Benchmark | HARP-NeXt mIoU | Inference Speed | Relative to Top Baseline |
---|---|---|---|
nuScenes | 77.1% | 24× faster | Comparable to PTv3 |
SemanticKITTI | 65.1% | Fast, low MACs | SOTA, low model cost |
6. Deployment and Practical Implications
The integrated design of HARP-NeXt, combining fast GPU-based pre-processing and a low-latency fusion backbone, enables real-time processing on embedded platforms. This efficiency is crucial for autonomous vehicles and mobile robots, where timely interpretation of LiDAR data is essential for safety-critical autonomous decision-making. The reduced memory footprint and fast execution mean deployment is feasible without the need for specialized, high-performance hardware.
No reliance on test-time augmentations or ensembles further simplifies real-world integration and scalability. This suggests HARP-NeXt can be adopted broadly for embedded perception tasks with stringent latency budgets.
7. Code Accessibility and Reproducibility
The complete HARP-NeXt implementation is publicly available, hosted at:
https://github.com/SamirAbouHaidar/HARP-NeXt
The repository contains the necessary instructions for model training and evaluation. Supported environments include CUDA-enabled GPUs (desktop and embedded), and the code is compatible with standard deep learning frameworks, such as PyTorch. Training protocols are fully standardized for comparative evaluation; no additional training data or special procedures are required.

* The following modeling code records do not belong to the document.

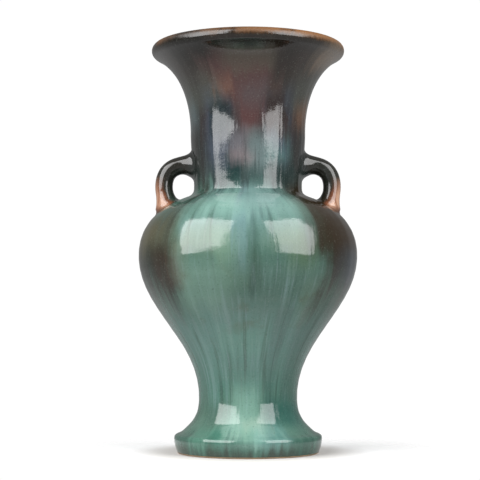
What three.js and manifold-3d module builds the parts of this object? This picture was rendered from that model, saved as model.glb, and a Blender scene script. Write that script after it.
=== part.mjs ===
// Twin-handled vase in a running flambe glaze: four thrown clay sections luted one on the other, and two loop
// handles. Millimetres, +Z up. The origin is on the floor at the centre of the foot, the handles point along X.
import * as THREE from "three";
import { mergeVertices } from "three/addons/utils/BufferGeometryUtils.js";
import Module from "manifold-3d";

const degrees = Math.PI / 180;

// Clay thickness, and the underside of the foot
const wall = 5.5;
const lipThickness = 10;
const ringWidth = 6.5;
const ringChamfer = 1;
const recessDepth = 9;
const footFloor = 9;

// Slip joint left between a handle and the wall that carries it
const clearance = 0.3;

// Heights of the stretches of the body, each one standing on the stretch below it
const bandHeight = 11;
const ledgeHeight = 5.3;
const coveHeight = 23.7;
const lowerBodyHeight = 104;
const domeHeight = 41;
const shoulderRootHeight = 8;
const neckHeight = 41;
const flareHeight = 66;

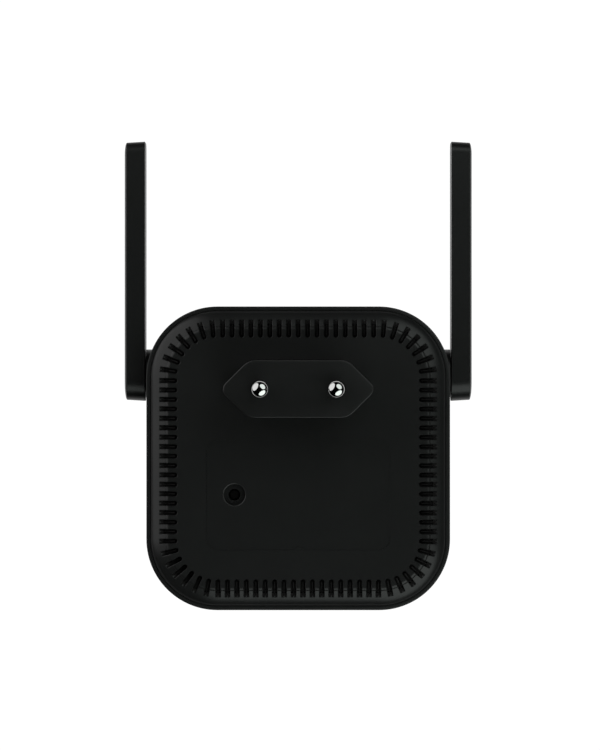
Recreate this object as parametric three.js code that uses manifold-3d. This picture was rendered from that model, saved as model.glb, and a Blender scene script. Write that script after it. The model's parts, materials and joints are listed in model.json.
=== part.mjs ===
// A plug-in Wi-Fi range extender with two folding antennas, in millimetres.
// The origin is the centre of the mains plug's face, midway between the two pins. +Y is the way the
// pins point, into the wall socket, so the front of the product faces -Y, and +Z is up. Seen from the
// front, +X is the right-hand side.
import * as THREE from "three";
import { mergeVertices } from "three/addons/utils/BufferGeometryUtils.js";
import Module from "manifold-3d";

const wasm = await Module();
wasm.setup();

// ---------- driving dimensions ----------

// case
const BODY_HALF = 37; // half the width and half the height of the rounded-square case
const BODY_CORNER = 17.3; // its corner radius
const BODY_Z = -16.9; // height of the case's centre, below the plug's axis
const FRONT_Y = -49;
const PANEL_Y = -17; // flat panel of the rear cover
const RIM_Y = -20.5; // where the rear cover meets the front cover's rim
const WALL = 2; // front cover's wall
const RIM_WIDTH = 0.95; // part of the rim that stays outside the rear cover
const SEAM = 0.1; // gap round the rear cover
const SHELF_Y = -22.1; // step in the front cover's wall that the rear cover sits on
const FRONT_INNER_Y = FRONT_Y + WALL;
const FRONT_EDGE_R = 5; // rounding of the front face's edge
const PANEL_WALL = 2;
const PANEL_INSET = 5.75; // edge of the flat panel
const STEP_INSET = 4.8; // foot of the small step round the panel
const STEP_DEPTH = 0.5;
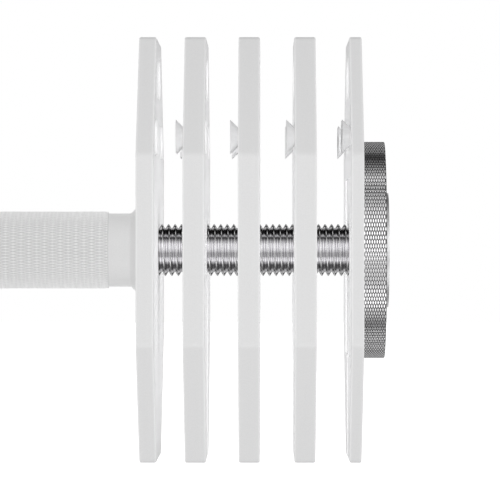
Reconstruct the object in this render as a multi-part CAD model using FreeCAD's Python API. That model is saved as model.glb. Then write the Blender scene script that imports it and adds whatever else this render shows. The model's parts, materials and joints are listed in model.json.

HARP-NeXt exemplifies a fusion architecture combining fast pre-processing, depth-efficient feature extraction, and multi-scale data fusion for LiDAR semantic segmentation. Its methodological innovations and benchmark results substantiate its applicability for real-time autonomous driving and robotics, representing a substantial advance in practical semantic segmentation for embedded systems (Haidar et al., 8 Oct 2025).